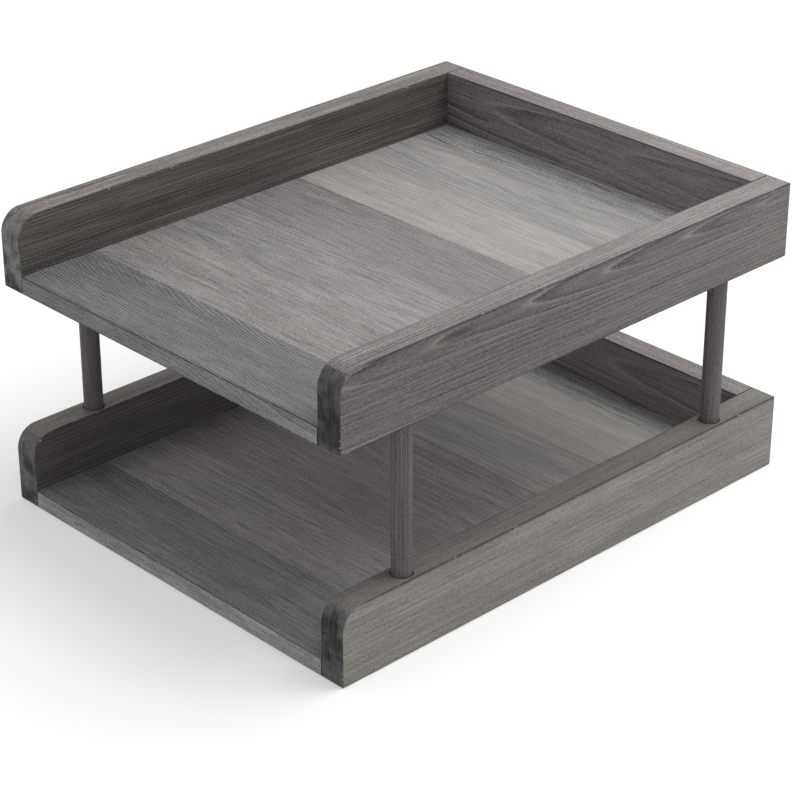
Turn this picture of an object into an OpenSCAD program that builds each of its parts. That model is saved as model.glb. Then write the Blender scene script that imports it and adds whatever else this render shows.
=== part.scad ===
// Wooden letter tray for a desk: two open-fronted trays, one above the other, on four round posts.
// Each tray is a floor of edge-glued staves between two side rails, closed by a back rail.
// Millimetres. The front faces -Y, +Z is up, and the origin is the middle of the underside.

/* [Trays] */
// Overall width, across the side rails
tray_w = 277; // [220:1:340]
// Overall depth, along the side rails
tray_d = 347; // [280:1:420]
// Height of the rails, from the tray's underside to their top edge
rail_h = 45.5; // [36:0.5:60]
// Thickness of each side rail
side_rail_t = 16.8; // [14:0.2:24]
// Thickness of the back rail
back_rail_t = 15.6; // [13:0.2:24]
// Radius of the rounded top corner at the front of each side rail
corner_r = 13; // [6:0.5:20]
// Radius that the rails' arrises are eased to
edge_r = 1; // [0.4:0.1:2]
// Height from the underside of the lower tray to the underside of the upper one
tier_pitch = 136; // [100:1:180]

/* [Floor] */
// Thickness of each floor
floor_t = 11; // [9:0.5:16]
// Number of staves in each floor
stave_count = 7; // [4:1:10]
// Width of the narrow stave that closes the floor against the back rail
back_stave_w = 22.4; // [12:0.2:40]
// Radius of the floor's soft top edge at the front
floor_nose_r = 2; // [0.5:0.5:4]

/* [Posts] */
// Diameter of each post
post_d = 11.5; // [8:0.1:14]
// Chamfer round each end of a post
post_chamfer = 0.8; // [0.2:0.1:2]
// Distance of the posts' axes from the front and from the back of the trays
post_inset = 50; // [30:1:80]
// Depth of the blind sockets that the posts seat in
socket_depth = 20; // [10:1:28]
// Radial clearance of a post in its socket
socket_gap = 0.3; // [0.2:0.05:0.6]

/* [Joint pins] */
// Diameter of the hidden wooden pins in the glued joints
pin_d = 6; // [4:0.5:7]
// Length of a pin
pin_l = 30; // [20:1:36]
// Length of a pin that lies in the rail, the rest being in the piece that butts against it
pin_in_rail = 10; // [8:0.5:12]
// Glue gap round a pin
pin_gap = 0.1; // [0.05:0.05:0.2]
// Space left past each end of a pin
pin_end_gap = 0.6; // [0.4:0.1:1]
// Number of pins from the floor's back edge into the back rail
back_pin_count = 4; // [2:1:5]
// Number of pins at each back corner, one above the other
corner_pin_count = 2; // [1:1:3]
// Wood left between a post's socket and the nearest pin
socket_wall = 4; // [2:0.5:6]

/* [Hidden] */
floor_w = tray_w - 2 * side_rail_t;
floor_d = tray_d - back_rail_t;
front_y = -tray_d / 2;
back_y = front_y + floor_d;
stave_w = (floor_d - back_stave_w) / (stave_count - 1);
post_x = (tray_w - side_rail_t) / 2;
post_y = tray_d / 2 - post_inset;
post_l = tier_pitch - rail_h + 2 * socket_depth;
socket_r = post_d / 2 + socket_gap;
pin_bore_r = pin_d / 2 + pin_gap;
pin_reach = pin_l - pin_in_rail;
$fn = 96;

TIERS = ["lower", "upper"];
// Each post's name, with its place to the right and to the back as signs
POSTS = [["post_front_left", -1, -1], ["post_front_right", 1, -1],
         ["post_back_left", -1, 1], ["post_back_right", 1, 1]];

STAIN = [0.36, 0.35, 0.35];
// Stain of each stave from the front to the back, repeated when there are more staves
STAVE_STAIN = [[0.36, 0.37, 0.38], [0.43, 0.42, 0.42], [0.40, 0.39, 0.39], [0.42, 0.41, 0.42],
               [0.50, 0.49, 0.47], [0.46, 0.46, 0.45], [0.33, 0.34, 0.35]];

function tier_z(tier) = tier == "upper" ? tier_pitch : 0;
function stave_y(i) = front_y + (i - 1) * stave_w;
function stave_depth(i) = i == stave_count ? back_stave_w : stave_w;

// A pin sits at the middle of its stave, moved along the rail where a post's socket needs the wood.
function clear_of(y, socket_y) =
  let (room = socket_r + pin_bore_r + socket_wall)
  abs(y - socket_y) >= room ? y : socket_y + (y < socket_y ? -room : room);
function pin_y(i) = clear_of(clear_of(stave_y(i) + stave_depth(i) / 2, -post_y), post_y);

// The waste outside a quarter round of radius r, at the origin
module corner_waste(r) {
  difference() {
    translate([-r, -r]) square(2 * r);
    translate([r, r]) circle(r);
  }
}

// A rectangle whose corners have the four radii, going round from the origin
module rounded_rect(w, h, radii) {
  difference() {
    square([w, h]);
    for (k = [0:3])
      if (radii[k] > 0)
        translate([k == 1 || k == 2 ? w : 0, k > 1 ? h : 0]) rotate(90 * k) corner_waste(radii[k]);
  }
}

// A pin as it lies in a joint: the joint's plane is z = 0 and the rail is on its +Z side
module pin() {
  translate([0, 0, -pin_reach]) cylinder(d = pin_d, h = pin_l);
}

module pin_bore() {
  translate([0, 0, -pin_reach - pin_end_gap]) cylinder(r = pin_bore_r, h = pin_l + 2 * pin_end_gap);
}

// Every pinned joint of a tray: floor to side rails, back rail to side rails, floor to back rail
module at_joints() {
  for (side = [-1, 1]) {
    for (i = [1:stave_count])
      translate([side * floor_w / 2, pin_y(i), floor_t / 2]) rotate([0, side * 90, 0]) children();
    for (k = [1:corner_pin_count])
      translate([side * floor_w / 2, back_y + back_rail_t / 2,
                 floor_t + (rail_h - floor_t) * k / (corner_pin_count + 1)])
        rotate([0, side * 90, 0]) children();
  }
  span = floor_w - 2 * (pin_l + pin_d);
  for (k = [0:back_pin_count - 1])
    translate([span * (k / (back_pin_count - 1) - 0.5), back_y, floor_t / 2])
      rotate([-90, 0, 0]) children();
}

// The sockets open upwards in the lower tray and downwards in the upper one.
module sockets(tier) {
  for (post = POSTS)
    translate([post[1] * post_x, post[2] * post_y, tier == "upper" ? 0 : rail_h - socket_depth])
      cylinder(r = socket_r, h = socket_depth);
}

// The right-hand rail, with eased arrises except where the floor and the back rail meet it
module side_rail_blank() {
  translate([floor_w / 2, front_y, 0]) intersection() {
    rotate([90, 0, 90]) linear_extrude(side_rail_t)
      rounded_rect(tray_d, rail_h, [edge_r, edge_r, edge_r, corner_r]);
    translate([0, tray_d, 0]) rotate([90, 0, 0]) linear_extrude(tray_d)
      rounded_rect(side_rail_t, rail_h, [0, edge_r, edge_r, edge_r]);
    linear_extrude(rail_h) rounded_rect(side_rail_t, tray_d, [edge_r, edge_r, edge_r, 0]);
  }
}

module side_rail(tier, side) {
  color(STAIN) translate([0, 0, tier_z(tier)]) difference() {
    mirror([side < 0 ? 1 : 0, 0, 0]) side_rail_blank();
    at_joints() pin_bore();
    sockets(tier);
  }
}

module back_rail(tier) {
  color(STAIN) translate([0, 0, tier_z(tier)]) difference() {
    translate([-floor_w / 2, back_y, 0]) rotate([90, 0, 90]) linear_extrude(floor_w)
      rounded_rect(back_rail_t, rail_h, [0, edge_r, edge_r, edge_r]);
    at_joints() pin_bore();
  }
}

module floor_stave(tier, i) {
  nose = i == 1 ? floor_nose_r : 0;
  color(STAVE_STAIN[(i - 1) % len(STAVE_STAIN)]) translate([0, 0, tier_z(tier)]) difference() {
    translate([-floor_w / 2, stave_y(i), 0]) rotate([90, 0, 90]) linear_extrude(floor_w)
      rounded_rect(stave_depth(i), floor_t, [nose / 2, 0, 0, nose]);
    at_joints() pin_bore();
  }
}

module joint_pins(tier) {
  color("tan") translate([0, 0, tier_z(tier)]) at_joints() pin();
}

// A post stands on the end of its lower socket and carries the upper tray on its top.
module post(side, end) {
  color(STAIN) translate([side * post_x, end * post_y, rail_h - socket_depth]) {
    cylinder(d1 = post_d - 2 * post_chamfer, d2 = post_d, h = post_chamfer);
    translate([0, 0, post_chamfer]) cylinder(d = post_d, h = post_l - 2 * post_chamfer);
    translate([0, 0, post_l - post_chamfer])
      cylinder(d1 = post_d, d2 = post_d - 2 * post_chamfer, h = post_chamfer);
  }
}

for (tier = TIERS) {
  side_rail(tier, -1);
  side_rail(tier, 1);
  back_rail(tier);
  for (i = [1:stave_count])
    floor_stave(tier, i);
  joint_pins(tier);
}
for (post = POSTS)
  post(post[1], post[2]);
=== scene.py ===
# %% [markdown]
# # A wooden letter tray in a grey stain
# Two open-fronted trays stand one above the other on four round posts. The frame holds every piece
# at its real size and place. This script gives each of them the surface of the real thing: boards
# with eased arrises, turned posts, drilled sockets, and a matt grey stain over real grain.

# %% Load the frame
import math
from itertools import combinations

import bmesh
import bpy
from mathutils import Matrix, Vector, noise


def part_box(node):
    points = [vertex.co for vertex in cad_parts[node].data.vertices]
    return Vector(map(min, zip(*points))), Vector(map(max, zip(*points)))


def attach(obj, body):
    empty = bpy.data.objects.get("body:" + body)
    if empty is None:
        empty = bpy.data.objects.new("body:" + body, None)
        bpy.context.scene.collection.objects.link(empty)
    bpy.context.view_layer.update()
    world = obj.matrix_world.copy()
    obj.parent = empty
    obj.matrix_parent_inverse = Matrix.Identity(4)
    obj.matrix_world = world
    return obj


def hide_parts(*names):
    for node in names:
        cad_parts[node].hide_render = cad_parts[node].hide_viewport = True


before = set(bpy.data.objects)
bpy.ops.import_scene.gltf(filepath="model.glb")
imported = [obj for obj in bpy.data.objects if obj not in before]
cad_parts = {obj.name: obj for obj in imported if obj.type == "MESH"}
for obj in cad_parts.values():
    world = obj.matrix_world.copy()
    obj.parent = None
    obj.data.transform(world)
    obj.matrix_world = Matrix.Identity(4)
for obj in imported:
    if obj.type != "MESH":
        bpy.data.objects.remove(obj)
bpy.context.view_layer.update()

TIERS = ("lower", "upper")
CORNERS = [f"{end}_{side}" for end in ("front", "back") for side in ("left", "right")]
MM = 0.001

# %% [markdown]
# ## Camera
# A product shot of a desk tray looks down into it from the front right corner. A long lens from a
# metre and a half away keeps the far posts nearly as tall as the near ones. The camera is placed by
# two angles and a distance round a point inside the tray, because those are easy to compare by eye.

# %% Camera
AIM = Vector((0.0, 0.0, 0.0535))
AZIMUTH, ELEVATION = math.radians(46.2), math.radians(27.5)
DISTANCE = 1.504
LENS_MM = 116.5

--

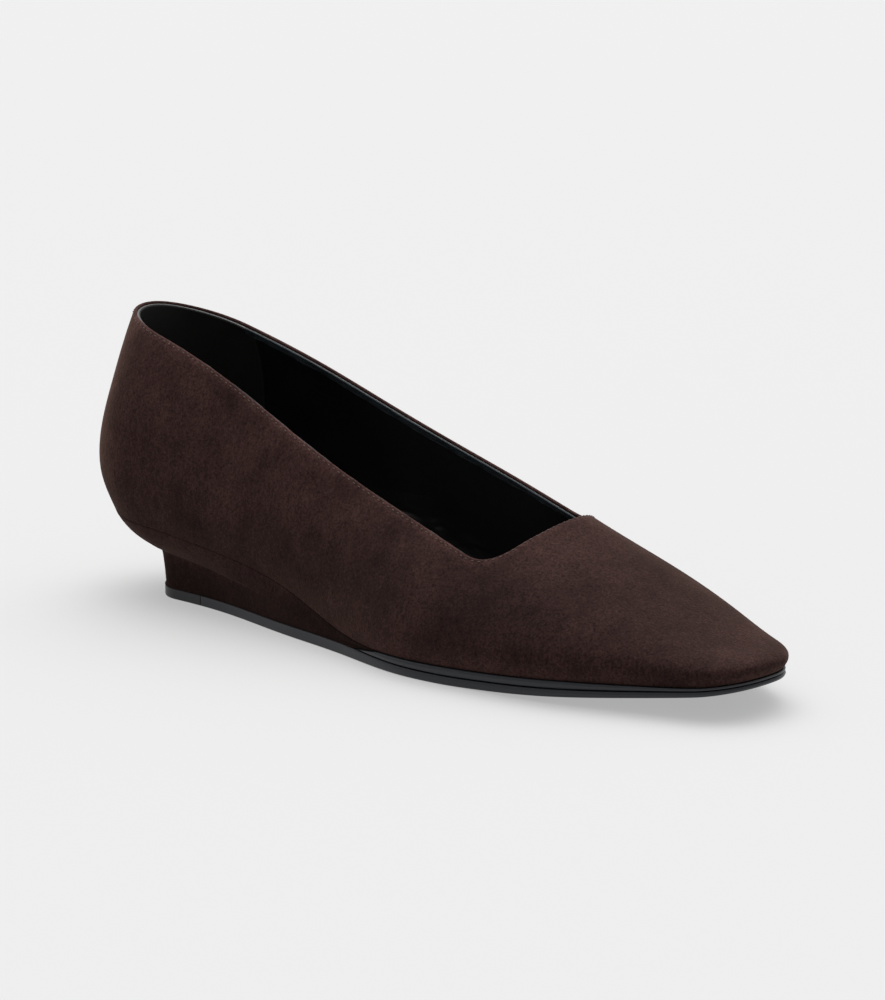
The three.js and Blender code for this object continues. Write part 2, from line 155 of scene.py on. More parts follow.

** To do **
Repeat, word for word, only the lines from the line holding "Turn this picture" through the line holding "floor_nose_r = 2; // [0.5:0.5:4]", with both of those lines included.

** Response **
Turn this picture of an object into an OpenSCAD program that builds each of its parts. That model is saved as model.glb. Then write the Blender scene script that imports it and adds whatever else this render shows.
=== part.scad ===
// Wooden letter tray for a desk: two open-fronted trays, one above the other, on four round posts.
// Each tray is a floor of edge-glued staves between two side rails, closed by a back rail.
// Millimetres. The front faces -Y, +Z is up, and the origin is the middle of the underside.

/* [Trays] */
// Overall width, across the side rails
tray_w = 277; // [220:1:340]
// Overall depth, along the side rails
tray_d = 347; // [280:1:420]
// Height of the rails, from the tray's underside to their top edge
rail_h = 45.5; // [36:0.5:60]
// Thickness of each side rail
side_rail_t = 16.8; // [14:0.2:24]
// Thickness of the back rail
back_rail_t = 15.6; // [13:0.2:24]
// Radius of the rounded top corner at the front of each side rail
corner_r = 13; // [6:0.5:20]
// Radius that the rails' arrises are eased to
edge_r = 1; // [0.4:0.1:2]
// Height from the underside of the lower tray to the underside of the upper one
tier_pitch = 136; // [100:1:180]

/* [Floor] */
// Thickness of each floor
floor_t = 11; // [9:0.5:16]
// Number of staves in each floor
stave_count = 7; // [4:1:10]
// Width of the narrow stave that closes the floor against the back rail
back_stave_w = 22.4; // [12:0.2:40]
// Radius of the floor's soft top edge at the front
floor_nose_r = 2; // [0.5:0.5:4]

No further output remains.